Tailgating is a fool's delusion. If you imagine you are in control of your vehicle while traveling anywhere closer than a two second safety margin in perfect driving conditions, you're delusional. Any blip in the terrain, the momentum of the vehicle we're tailgating, or our own vehicle's stability will turn tailgating into a near-instant disaster. Tailgating does not, consistently, convince the person in the lead vehicle to speed up or change lanes. Irrational behavior does not, necessarily, inspire rational behavior.

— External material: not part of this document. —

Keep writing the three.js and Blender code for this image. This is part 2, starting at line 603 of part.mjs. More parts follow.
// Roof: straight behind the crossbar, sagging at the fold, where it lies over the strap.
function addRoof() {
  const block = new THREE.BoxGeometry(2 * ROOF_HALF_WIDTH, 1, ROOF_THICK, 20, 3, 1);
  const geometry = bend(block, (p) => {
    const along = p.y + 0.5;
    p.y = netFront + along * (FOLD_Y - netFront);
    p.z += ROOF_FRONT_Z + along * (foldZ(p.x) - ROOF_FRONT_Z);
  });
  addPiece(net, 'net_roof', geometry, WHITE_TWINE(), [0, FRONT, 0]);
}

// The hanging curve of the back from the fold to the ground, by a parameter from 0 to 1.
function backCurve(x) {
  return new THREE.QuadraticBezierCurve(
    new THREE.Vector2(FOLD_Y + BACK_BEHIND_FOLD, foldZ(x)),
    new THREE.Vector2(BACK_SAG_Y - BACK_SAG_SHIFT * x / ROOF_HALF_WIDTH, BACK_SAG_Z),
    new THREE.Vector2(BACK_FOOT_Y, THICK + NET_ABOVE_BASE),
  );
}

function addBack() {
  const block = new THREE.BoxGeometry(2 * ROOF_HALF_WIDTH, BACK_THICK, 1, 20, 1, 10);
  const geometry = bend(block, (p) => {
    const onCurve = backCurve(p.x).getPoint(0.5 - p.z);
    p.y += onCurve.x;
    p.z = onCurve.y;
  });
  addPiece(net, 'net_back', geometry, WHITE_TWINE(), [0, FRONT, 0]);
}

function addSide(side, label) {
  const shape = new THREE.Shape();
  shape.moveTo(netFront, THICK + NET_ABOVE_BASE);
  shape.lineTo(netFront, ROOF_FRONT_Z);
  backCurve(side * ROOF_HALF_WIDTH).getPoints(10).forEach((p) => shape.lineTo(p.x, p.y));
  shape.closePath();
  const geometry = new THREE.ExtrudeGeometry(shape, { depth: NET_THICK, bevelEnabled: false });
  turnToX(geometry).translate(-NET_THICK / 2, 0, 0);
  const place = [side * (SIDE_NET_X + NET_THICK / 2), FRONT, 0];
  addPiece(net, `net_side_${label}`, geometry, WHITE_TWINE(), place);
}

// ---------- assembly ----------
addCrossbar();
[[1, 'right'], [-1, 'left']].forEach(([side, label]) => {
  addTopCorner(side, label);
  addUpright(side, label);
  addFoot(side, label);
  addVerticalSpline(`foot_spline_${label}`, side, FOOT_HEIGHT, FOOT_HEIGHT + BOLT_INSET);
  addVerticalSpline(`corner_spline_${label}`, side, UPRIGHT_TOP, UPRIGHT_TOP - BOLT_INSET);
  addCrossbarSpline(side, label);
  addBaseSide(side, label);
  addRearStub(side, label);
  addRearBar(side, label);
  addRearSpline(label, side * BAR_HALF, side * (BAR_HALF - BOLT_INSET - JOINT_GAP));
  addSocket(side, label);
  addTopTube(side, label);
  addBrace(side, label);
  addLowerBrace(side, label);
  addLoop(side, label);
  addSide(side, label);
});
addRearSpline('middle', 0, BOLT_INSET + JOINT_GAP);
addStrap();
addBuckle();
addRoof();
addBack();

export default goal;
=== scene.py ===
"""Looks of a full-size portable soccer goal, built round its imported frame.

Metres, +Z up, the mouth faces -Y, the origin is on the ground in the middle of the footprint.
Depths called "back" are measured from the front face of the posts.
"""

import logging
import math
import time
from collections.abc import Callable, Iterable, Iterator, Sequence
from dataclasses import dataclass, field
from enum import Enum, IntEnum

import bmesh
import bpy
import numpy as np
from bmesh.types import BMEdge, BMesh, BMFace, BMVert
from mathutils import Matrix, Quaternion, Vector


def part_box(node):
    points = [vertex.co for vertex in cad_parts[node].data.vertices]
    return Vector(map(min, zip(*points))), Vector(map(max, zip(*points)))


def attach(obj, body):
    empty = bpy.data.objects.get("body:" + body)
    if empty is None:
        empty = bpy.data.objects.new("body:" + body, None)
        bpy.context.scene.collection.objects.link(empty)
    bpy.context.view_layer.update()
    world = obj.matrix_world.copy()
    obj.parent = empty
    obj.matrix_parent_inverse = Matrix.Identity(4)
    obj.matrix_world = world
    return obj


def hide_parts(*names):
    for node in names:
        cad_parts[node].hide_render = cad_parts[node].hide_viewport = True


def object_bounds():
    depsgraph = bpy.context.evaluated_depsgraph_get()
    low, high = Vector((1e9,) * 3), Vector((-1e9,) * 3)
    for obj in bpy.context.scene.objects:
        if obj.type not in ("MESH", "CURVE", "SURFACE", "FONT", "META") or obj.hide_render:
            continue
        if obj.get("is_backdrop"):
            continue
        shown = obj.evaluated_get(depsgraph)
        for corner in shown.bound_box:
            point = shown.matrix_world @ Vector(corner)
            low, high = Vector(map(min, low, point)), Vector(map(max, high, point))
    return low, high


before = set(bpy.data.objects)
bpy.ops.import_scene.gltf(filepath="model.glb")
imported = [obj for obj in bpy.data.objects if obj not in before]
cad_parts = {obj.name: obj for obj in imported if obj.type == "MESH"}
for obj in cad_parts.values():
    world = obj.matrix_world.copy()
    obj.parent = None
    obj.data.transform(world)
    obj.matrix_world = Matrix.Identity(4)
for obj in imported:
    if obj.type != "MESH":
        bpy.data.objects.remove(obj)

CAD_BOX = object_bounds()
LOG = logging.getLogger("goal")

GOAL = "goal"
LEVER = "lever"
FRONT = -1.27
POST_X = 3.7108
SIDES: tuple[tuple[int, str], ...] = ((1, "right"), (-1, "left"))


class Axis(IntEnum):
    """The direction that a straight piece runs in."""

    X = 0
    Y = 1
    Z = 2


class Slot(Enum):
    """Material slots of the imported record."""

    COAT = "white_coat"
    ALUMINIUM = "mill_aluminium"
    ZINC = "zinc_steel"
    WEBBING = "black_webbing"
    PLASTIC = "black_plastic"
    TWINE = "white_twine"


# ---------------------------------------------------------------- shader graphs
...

Here in Minnesota, we're close enough to being "East Coast" to be stuck with the associated political corruption and historically poor planning that plagues the "old coast." Since the state politburo has decided that uncontrolled, irrational growth provides some magical, indefinable benefit to someone/somewhere/somehow, our mess of roads are going to become more crowded, more poorly organized, slower moving, less scenic, more packed with unskilled hostile commuters, and a lot less friendly to motorcycles. You might as well get used to it. If you want to ride the fast lane, consider moving to a place where there is a fast lane. Minnesota isn't one of those places.
June 2005
POSTSCRIPT: In the relentlessly informative and technical, The Upper Half of the Motorcycle, author Bernt Spiegel explains how a line of four cars travelling at 100kph and following with a typical 15m spacing requires approximately 5m more stopping distance for each vehicle in the line: meaning the 2nd vehicle needs 5m more than the first, the 3rd needs 10m more than the first, and the last needs 15m (the exactly following distance) more than the first. With the kind of tact I'm familiar with, he begins this analysis by saying "the completely clueless tend to follow much more closely." The more I hear from the "fastlane" characters, the less sympathy I have for them. As my wife accurately notes, "They drive like they think they are in a video game." More evidence that drivers' licenses are handed out in Cracker Jack boxes and all of the blather about highway safety is just a smoke screen for creating rolling taxation in the guise of policing.